Degree(s) New students per year/session 0
Director Keith Worsley
Duration (yrs)
University of Science and Technology of China. Shanghai, China
The geometry in the title is not the geometry of lines and angles but the geometry of topology, shape and knots. For example, galaxies are not distributed randomly in the universe, but they tend to form clusters, or sometimes strings, or even sheets of high galaxy density. How can this be handled statistically? The Euler characteristic (EC) of the set of high density regions has been used to measure the topology of such shapes; it counts the number of connected components of the set, minus the number of `holes’, plus the number of `hollows'. Despite its complex definition, the exact expectation of the EC can be found for some simple models, so that observed EC can be compared with expected EC to check the model. A similar problem arises in functional magnetic resonance imaging (fMRI), where the EC is used to detect local increases in brain activity due to an external stimulus.

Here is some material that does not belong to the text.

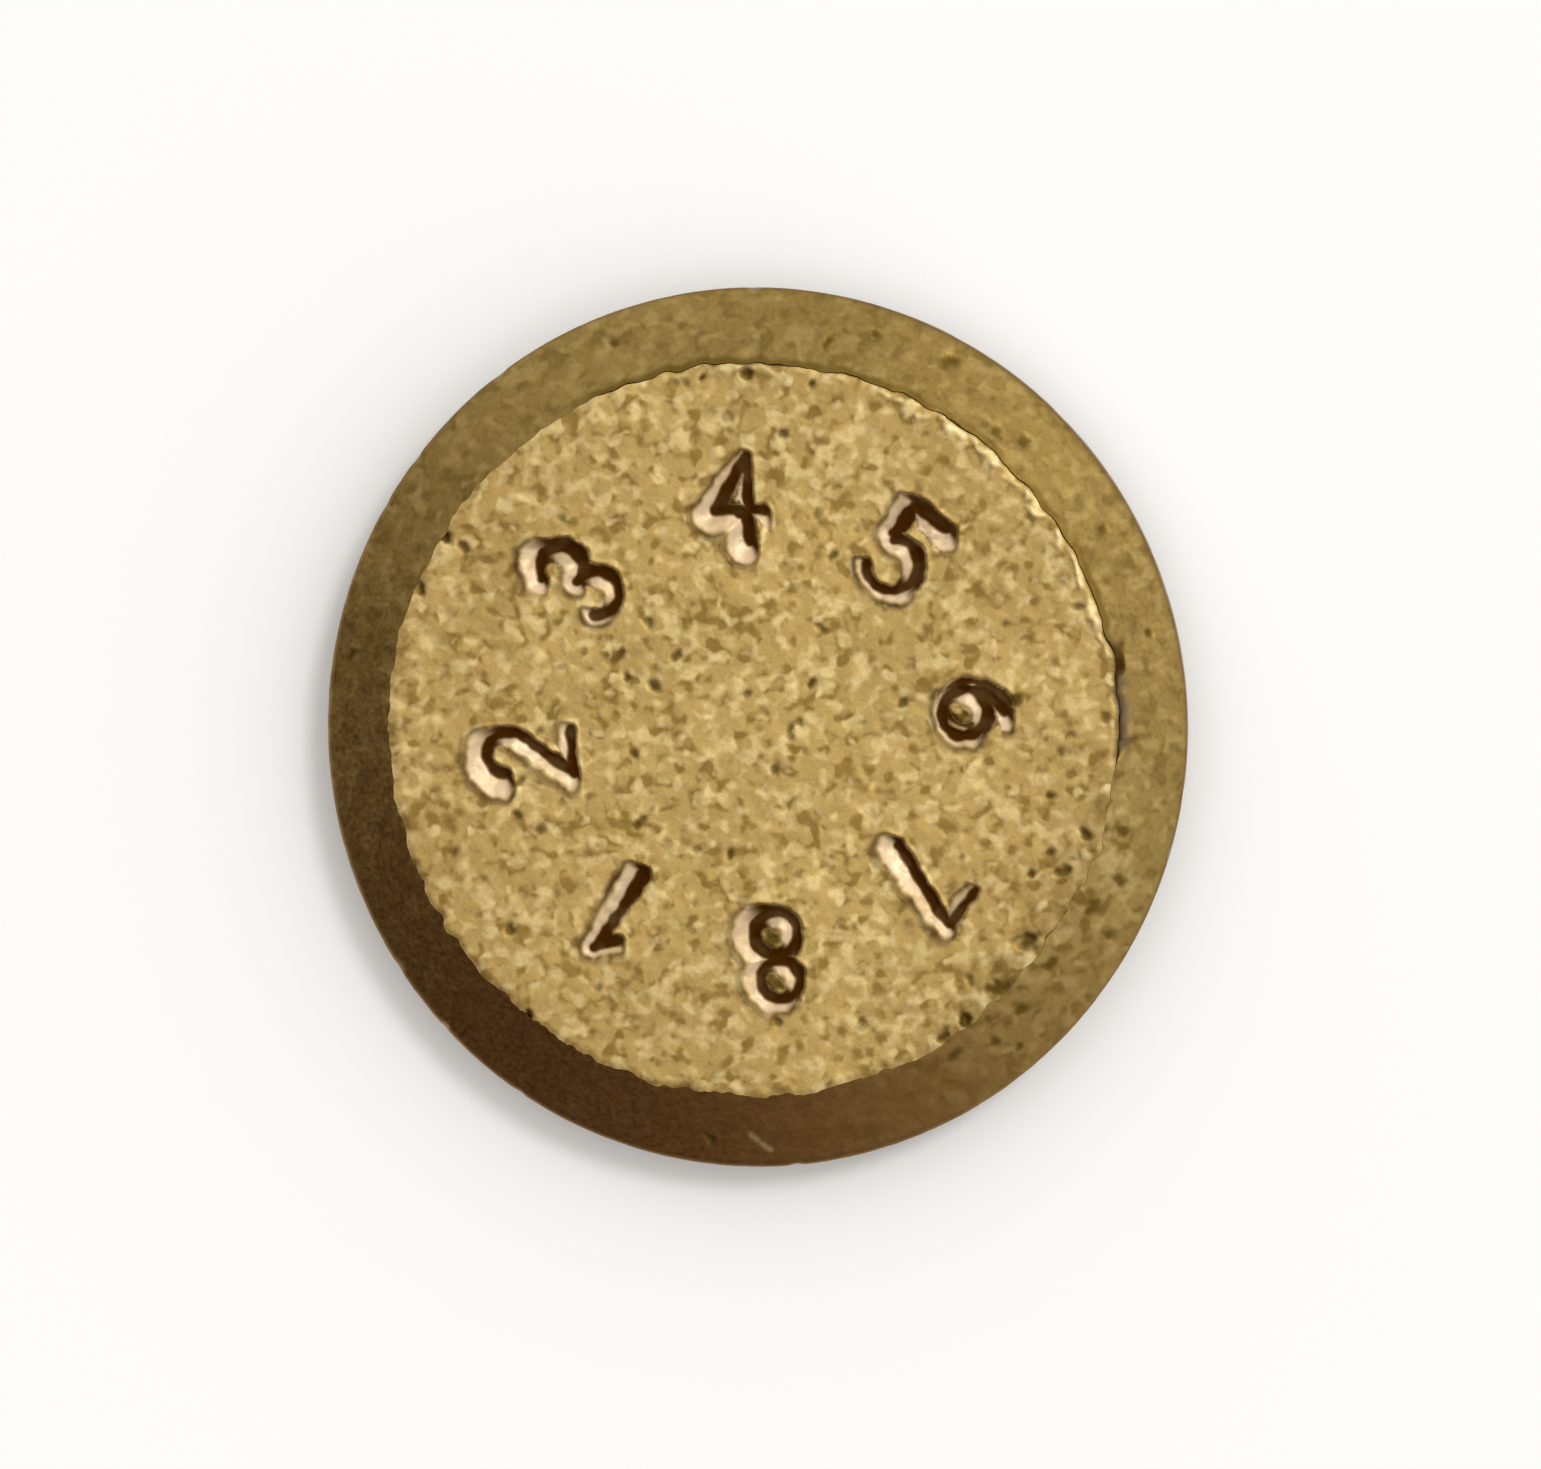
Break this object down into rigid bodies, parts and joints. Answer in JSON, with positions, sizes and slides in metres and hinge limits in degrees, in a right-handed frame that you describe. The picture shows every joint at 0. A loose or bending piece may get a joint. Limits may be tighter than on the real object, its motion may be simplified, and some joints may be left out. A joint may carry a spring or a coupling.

We are also interested the analysis of brain shape: does brain shape change with disease, age or gender? Three types of data are now available: 3D binary masks, 2D triangulated surfaces, and trivariate 3D vector displacement data from the non-linear deformations required to align the structure with an atlas standard. Again the Euler characteristic of the excursion set of a random field is used to test for localised shape changes. We extend these ideas to scale space, where the scale of the smoothing kernel is added as an extra dimension to the random field. Extending this further still, we look at fields of correlations between all pairs of voxels, which can be used to assess brain connectivity. Shape data is highly non-isotropic, that is, the effective smoothness is not constant across the image, so the usual random field theory does not apply. We propose a solution that warps the data to isotropy using local multidimensional scaling. We then show that the subsequent corrections to the random field theory can be done without actually doing the warping – a result guaranteed in part by the famous Nash Embedding Theorem.

Finally we shall look in some detail at the statistical analysis of fMRI data. Our proposed method seeks a compromise between validity, generality, simplicity and execution speed. The method is based on linear models with local AR(p) errors fitted via the Yule-Walker equations with a simple bias correction that is similar to the first step in the Fisher scoring algorithm for finding ReML estimates. The resulting effects are then combined across runs in the same session, across sessions in the same subject, and across subjects within a population by a simple mixed effects model. The model is fitted by ReML using the EM algorithm after re-parameterization to reduce bias, at the expense of negative variance components. The residual degrees of freedom are boosted using a form of pooling by spatial smoothing. Activation is detected using Bonferroni, False Discovery Rate, and non-isotropic random field methods for local maxima and spatial extent. We conclude with some suggestions for the optimal design of fMRI experiments.